Bien que souvent perçus comme de simples « détails », ces éléments jouent un rôle fondamental. Ils façonnent l’atmosphère, renforcent la crédibilité des récits et permettent aux spectateurs et spectatrices de s'immerger pleinement dans des mondes fictifs. Chaque objet, chaque design, est pensé pour compléter l’histoire et faire de l’univers du film un lieu tangible et cohérent, au-delà de l’écran.
Design graphique et cinéma, une histoire d’amour depuis les premiers films
Le graphisme et le cinéma ont toujours évolué main dans la main, dès les débuts du septième art. Les frères Lumière, avec leurs premières projections, ont posé les fondations d’un art visuel en mouvement. Georges Méliès, quant à lui, a transformé le cinéma en une expérience graphique en créant des décors peints, en utilisant des trucages ingénieux et en donnant vie à des mondes fantastiques. Enfin, Alice Guy, pionnière du cinéma, a démontré que les choix esthétiques, qu'ils soient visuels ou sonores, pouvaient intensifier la narration et l'émotion, ajoutant une dimension supplémentaire aux récits cinématographiques. Ces premières expérimentations ont ouvert la voie à une fusion constante entre le graphisme et le cinéma, une relation qui perdure encore aujourd’hui.

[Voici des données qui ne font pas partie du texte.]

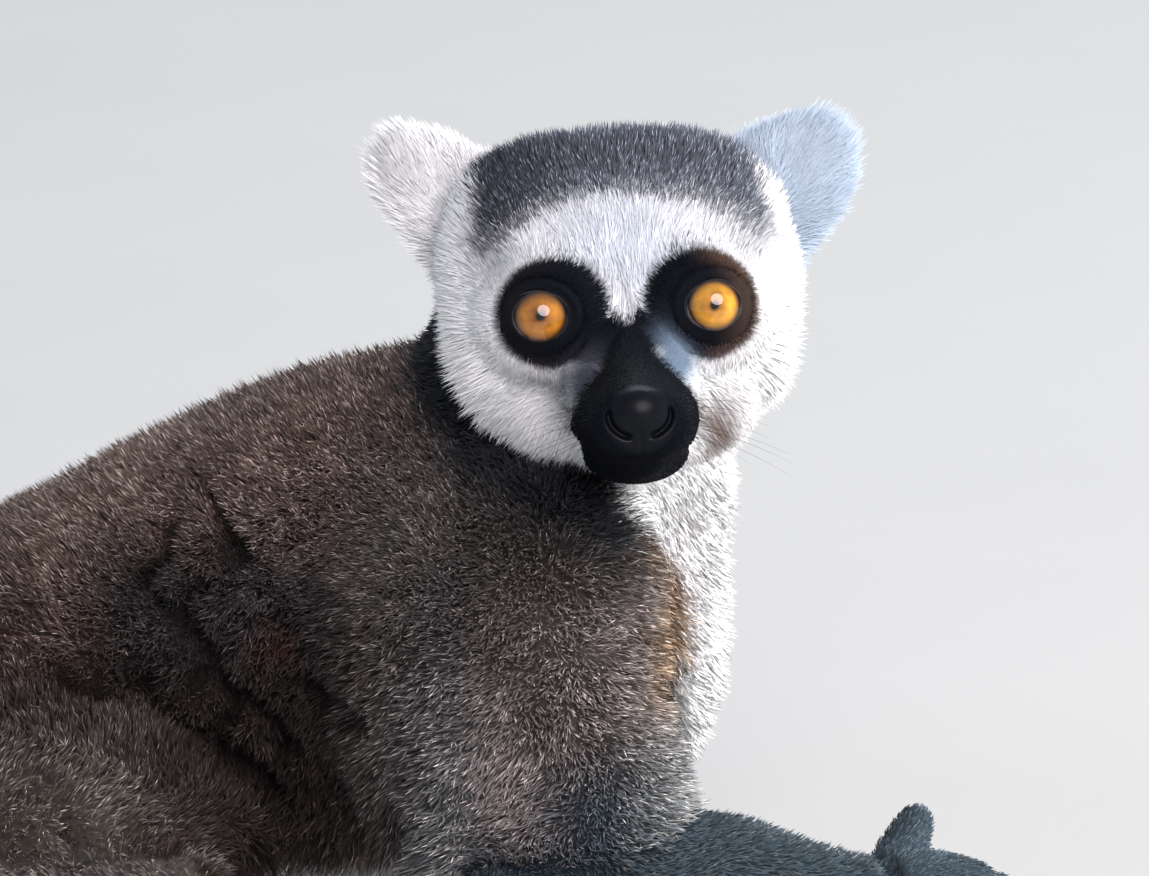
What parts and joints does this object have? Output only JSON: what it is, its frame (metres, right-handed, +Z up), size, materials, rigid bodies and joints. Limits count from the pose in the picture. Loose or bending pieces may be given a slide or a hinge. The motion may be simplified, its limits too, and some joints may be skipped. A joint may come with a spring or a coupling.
{
  "type": "ring-tailed lemur model",
  "caption": "Life-size still model of a ring-tailed lemur crouching on the floor and looking back over its right shoulder, ringed tail curled beside it.",
  "frame": {"origin": "on the floor, below the middle of the animal's box", "axes": "+X the way the body faces, -Y the animal's right side and the way the face looks, +Z up"},
  "size_m": [0.487, 0.3146, 0.1746],
  "materials": {
    "back_fur": "dense grey-brown fur with pale ticking",
    "neck_fur": "charcoal fur over the nape, white at the throat",
    "face_fur": "short white fur with a slate cap and black eye patches",
    "limb_fur": "short pale grey fur",
    "tail_fur": "fluffy fur in black and white rings",
    "bare_skin": "black skin with a soft sheen",
    "eye": "amber iris under a clear wet cornea"
  },
  "bodies": {
    "root": {"head": "face_fur", "muzzle": "bare_skin", "jaw": "bare_skin", "nose": "bare_skin", "eye_right": "eye", "eye_left": "eye", "ear_right": "face_fur", "ear_left": "face_fur", "neck": "neck_fur", "chest": "back_fur", "waist": "back_fur", "rump": "back_fur", "upper_arm_right": "back_fur", "upper_arm_left": "back_fur", "forearm_right": "limb_fur", "forearm_left": "limb_fur", "hand_right": "limb_fur", "hand_left": "limb_fur", "thigh_right": "back_fur", "thigh_left": "back_fur", "shank_right": "limb_fur", "shank_left": "limb_fur", "foot_right": "limb_fur", "foot_left": "limb_fur", "tail_1": "tail_fur", "tail_2": "tail_fur", "tail_3": "tail_fur", "tail_4": "tail_fur", "tail_5": "tail_fur", "tail_6": "tail_fur"}
  },
  "joints": []
}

Avec l'arrivée de l'animation, des studios comme Disney ont élevé le graphisme au rang d'acteur central dans le cinéma. Des films emblématiques comme Blanche-Neige ou Fantasia ont démontré que chaque dessin, chaque couleur, et chaque mouvement étaient essentiels pour créer des univers immersifs et durables, souvent porteurs de messages profonds, parfois même politiques. Plus tard, Hayao Miyazaki a poussé cette relation encore plus loin, en mêlant habilement techniques traditionnelles et numériques. Cette fusion a permis à ses œuvres d'atteindre une richesse visuelle inégalée, avec des paysages d'une beauté saisissante et des personnages d'une profondeur émotionnelle rare. Grâce à ces pionniers, le graphisme est devenu bien plus qu'un simple outil technique, mais un langage visuel à part entière, indispensable à la narration cinématographique.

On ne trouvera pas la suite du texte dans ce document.